## Dataset content
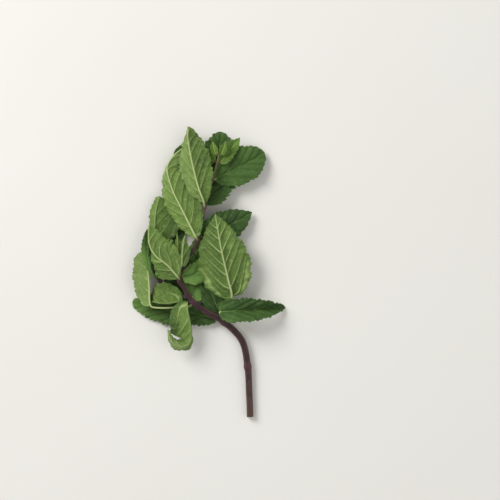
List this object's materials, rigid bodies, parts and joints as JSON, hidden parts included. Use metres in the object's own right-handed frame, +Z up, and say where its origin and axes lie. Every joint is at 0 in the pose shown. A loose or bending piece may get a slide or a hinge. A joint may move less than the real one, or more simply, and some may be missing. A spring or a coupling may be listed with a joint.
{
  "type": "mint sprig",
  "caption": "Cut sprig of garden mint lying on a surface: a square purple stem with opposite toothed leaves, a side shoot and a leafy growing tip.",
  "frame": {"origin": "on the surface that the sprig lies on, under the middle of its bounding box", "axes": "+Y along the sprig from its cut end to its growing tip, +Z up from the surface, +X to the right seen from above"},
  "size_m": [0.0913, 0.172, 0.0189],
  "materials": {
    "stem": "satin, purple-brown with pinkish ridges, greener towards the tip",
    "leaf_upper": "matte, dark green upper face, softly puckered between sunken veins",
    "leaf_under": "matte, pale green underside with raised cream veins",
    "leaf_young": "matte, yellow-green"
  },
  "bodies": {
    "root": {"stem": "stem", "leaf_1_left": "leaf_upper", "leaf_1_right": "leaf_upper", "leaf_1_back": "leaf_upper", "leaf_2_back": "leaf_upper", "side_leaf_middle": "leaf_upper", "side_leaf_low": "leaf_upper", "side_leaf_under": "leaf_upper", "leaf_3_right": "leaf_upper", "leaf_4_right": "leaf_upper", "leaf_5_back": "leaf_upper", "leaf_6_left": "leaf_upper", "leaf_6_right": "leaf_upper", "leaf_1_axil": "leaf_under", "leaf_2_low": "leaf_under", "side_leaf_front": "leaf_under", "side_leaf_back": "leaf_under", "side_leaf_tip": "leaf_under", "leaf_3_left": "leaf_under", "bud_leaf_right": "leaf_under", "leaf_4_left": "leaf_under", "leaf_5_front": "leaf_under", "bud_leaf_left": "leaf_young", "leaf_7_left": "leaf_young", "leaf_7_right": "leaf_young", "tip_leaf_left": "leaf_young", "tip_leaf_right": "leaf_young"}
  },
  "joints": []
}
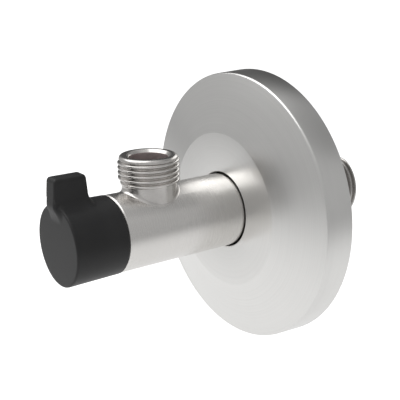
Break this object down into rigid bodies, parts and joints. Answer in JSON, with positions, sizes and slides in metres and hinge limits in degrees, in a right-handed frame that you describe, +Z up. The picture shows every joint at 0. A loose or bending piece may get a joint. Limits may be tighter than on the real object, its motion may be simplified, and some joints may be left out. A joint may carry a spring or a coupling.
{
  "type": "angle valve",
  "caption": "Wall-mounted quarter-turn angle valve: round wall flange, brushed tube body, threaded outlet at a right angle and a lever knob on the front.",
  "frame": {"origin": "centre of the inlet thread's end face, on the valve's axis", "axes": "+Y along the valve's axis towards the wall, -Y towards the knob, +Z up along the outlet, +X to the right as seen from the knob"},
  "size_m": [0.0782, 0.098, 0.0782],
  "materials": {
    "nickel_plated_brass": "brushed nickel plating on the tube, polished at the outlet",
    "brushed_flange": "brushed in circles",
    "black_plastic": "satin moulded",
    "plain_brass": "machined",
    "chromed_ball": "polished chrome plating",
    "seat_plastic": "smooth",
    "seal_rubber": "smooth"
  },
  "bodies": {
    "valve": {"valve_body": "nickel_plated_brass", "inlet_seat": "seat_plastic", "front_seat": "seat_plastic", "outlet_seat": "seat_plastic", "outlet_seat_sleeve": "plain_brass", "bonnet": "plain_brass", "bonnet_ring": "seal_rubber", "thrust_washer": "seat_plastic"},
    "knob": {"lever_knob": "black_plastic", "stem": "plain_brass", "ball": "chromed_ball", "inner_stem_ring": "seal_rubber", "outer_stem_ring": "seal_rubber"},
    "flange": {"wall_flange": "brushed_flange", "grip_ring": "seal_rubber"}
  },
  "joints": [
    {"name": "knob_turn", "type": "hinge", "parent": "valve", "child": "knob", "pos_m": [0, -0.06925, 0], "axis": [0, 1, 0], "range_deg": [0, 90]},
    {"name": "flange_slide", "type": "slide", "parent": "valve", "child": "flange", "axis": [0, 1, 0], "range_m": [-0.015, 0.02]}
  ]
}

## Task goal
Give an exact copy of all the data shown above.

## Correct answer
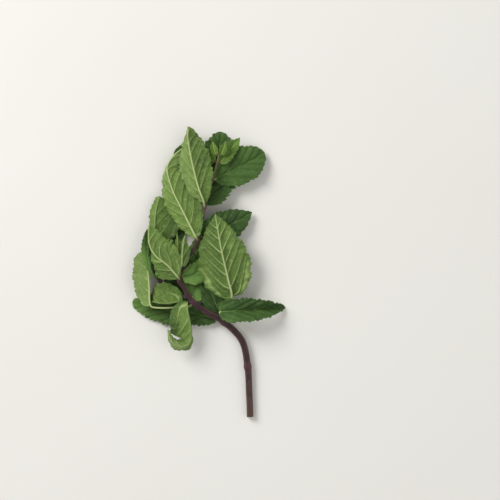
List this object's materials, rigid bodies, parts and joints as JSON, hidden parts included. Use metres in the object's own right-handed frame, +Z up, and say where its origin and axes lie. Every joint is at 0 in the pose shown. A loose or bending piece may get a slide or a hinge. A joint may move less than the real one, or more simply, and some may be missing. A spring or a coupling may be listed with a joint.
{
  "type": "mint sprig",
  "caption": "Cut sprig of garden mint lying on a surface: a square purple stem with opposite toothed leaves, a side shoot and a leafy growing tip.",
  "frame": {"origin": "on the surface that the sprig lies on, under the middle of its bounding box", "axes": "+Y along the sprig from its cut end to its growing tip, +Z up from the surface, +X to the right seen from above"},
  "size_m": [0.0913, 0.172, 0.0189],
  "materials": {
    "stem": "satin, purple-brown with pinkish ridges, greener towards the tip",
    "leaf_upper": "matte, dark green upper face, softly puckered between sunken veins",
    "leaf_under": "matte, pale green underside with raised cream veins",
    "leaf_young": "matte, yellow-green"
  },
  "bodies": {
    "root": {"stem": "stem", "leaf_1_left": "leaf_upper", "leaf_1_right": "leaf_upper", "leaf_1_back": "leaf_upper", "leaf_2_back": "leaf_upper", "side_leaf_middle": "leaf_upper", "side_leaf_low": "leaf_upper", "side_leaf_under": "leaf_upper", "leaf_3_right": "leaf_upper", "leaf_4_right": "leaf_upper", "leaf_5_back": "leaf_upper", "leaf_6_left": "leaf_upper", "leaf_6_right": "leaf_upper", "leaf_1_axil": "leaf_under", "leaf_2_low": "leaf_under", "side_leaf_front": "leaf_under", "side_leaf_back": "leaf_under", "side_leaf_tip": "leaf_under", "leaf_3_left": "leaf_under", "bud_leaf_right": "leaf_under", "leaf_4_left": "leaf_under", "leaf_5_front": "leaf_under", "bud_leaf_left": "leaf_young", "leaf_7_left": "leaf_young", "leaf_7_right": "leaf_young", "tip_leaf_left": "leaf_young", "tip_leaf_right": "leaf_young"}
  },
  "joints": []
}
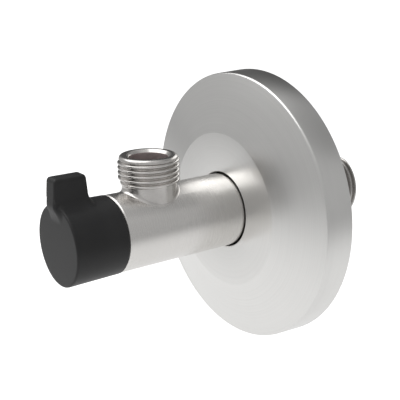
Break this object down into rigid bodies, parts and joints. Answer in JSON, with positions, sizes and slides in metres and hinge limits in degrees, in a right-handed frame that you describe, +Z up. The picture shows every joint at 0. A loose or bending piece may get a joint. Limits may be tighter than on the real object, its motion may be simplified, and some joints may be left out. A joint may carry a spring or a coupling.
{
  "type": "angle valve",
  "caption": "Wall-mounted quarter-turn angle valve: round wall flange, brushed tube body, threaded outlet at a right angle and a lever knob on the front.",
  "frame": {"origin": "centre of the inlet thread's end face, on the valve's axis", "axes": "+Y along the valve's axis towards the wall, -Y towards the knob, +Z up along the outlet, +X to the right as seen from the knob"},
  "size_m": [0.0782, 0.098, 0.0782],
  "materials": {
    "nickel_plated_brass": "brushed nickel plating on the tube, polished at the outlet",
    "brushed_flange": "brushed in circles",
    "black_plastic": "satin moulded",
    "plain_brass": "machined",
    "chromed_ball": "polished chrome plating",
    "seat_plastic": "smooth",
    "seal_rubber": "smooth"
  },
  "bodies": {
    "valve": {"valve_body": "nickel_plated_brass", "inlet_seat": "seat_plastic", "front_seat": "seat_plastic", "outlet_seat": "seat_plastic", "outlet_seat_sleeve": "plain_brass", "bonnet": "plain_brass", "bonnet_ring": "seal_rubber", "thrust_washer": "seat_plastic"},
    "knob": {"lever_knob": "black_plastic", "stem": "plain_brass", "ball": "chromed_ball", "inner_stem_ring": "seal_rubber", "outer_stem_ring": "seal_rubber"},
    "flange": {"wall_flange": "brushed_flange", "grip_ring": "seal_rubber"}
  },
  "joints": [
    {"name": "knob_turn", "type": "hinge", "parent": "valve", "child": "knob", "pos_m": [0, -0.06925, 0], "axis": [0, 1, 0], "range_deg": [0, 90]},
    {"name": "flange_slide", "type": "slide", "parent": "valve", "child": "flange", "axis": [0, 1, 0], "range_m": [-0.015, 0.02]}
  ]
}